Il y aurait donc des similitudes entre le visage de David et certaines figures d’adolescents que l’on retrouve dans la production de Spadarino, par exemple le jeune ange qui apparaît dans le tableau de Sainte Francesca Romana de la collection BNL à Rome. Un autre élément qui serait, selon Zuccari, tout à fait inhabituel pour Le Caravage est le visage du protagoniste dans l’ombre, à tel point que d’autres tableaux avec le même sujet, comme le David de Vienne ou celui de la Galleria Borghese, présentent le héros biblique dans une pose frontale. Mais selon Zuccari, il faut aussi douter de la figure de Goliath, “tant dans le rendu quelque peu maladroit du corps que dans la physionomie du visage”.

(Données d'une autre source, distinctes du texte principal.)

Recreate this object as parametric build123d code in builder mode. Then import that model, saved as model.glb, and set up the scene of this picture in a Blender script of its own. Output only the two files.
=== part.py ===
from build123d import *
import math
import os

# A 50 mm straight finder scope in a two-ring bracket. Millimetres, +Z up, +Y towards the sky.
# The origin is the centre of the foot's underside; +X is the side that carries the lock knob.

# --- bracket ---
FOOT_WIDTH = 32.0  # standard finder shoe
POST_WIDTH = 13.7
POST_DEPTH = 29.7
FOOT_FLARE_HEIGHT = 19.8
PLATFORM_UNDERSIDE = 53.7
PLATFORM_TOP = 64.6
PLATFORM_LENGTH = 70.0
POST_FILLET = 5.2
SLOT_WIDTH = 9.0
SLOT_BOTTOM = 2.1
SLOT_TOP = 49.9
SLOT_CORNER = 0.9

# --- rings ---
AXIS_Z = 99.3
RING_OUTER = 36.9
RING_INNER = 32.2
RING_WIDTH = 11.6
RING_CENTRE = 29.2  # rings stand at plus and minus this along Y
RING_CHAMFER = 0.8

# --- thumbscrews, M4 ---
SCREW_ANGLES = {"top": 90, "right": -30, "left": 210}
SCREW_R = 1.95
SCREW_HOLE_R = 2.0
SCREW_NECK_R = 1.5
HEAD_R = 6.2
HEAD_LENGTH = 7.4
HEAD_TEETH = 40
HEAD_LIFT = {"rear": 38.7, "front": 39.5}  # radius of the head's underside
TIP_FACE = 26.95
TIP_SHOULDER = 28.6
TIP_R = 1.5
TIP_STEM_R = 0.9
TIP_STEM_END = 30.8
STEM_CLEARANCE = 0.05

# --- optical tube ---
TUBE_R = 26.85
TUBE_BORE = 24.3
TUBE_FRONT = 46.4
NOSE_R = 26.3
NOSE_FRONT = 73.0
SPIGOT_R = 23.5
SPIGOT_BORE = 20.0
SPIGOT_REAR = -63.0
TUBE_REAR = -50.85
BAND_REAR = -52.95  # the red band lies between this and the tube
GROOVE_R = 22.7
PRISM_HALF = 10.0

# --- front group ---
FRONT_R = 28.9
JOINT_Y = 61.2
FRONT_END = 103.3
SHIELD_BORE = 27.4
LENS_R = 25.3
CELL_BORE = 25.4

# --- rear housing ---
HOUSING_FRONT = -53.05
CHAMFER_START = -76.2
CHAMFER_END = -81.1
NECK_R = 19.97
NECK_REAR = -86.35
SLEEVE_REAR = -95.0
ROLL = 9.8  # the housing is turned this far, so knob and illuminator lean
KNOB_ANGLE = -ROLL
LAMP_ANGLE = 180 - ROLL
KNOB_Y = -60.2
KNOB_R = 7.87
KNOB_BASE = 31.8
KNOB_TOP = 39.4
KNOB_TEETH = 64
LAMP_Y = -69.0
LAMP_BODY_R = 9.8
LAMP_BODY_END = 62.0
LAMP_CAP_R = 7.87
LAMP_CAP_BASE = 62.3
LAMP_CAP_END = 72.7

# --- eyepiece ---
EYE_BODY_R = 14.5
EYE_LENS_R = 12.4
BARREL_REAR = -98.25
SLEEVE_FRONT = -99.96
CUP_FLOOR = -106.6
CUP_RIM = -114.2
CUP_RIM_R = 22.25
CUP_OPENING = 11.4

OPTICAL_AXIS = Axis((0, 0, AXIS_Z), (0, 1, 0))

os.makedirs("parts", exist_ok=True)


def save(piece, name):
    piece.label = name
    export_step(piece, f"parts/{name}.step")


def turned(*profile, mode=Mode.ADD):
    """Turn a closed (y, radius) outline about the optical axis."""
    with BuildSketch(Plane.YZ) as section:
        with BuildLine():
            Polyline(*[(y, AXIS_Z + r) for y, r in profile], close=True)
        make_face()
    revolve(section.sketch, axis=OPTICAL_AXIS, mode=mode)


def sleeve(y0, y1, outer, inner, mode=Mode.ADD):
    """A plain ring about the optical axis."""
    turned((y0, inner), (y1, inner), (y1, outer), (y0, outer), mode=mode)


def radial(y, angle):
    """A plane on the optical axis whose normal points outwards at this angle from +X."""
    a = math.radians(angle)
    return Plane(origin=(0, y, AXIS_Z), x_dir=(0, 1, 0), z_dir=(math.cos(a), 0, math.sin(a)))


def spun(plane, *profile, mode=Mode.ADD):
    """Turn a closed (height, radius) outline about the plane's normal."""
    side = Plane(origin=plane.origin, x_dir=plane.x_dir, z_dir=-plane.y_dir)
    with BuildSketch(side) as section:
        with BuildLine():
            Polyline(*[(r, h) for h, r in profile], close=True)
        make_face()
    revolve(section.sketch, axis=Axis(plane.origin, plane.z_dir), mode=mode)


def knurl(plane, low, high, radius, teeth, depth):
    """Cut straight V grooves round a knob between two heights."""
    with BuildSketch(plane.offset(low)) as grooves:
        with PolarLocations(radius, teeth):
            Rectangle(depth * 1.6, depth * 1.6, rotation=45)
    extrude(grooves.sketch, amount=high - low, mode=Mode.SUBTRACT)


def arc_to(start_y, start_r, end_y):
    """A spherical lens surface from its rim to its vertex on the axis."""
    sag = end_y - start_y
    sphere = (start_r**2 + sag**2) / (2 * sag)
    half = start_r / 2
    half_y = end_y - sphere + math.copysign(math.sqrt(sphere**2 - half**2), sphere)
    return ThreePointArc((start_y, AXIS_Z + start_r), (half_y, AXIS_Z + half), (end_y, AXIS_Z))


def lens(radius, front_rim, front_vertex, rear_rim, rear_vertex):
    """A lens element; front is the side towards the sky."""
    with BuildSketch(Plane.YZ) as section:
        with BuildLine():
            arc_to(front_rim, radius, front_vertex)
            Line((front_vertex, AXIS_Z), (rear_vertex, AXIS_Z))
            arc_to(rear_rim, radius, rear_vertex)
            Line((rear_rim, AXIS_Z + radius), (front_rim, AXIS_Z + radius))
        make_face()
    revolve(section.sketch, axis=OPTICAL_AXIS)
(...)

Les pentimenti découverts lors de l’analyse des radiographies pourraient toutefois constituer un élément en faveur d’un Caravage autographe, puisqu’il est généralement admis que le Caravage modifiait fréquemment ses compositions. “En effet, à l’origine, écrit Zuccari, la tête du géant avait un aspect horrible, avec les yeux grands ouverts, la bouche béante et les dents supérieures apparentes ; le commanditaire a donc dû demander d’”adoucir“ l’image, ou bien le peintre a préféré corriger le tableau pour le rendre plus attrayant sur le marché”. Cependant, la présence de pentimenti ne servirait qu’à exclure l’idée qu’il s’agit d’une copie, mais ne dissiperait pas les doutes sur l’autographie, car Caravage n’était certainement pas le seul artiste à modifier ses œuvres une fois qu’il les avait commencées et, en effet, selon Zuccari, “il est nécessaire de dissiper ce topos, qui revient trop souvent pour prouver l’attribution d’un tableau au maître lombard”.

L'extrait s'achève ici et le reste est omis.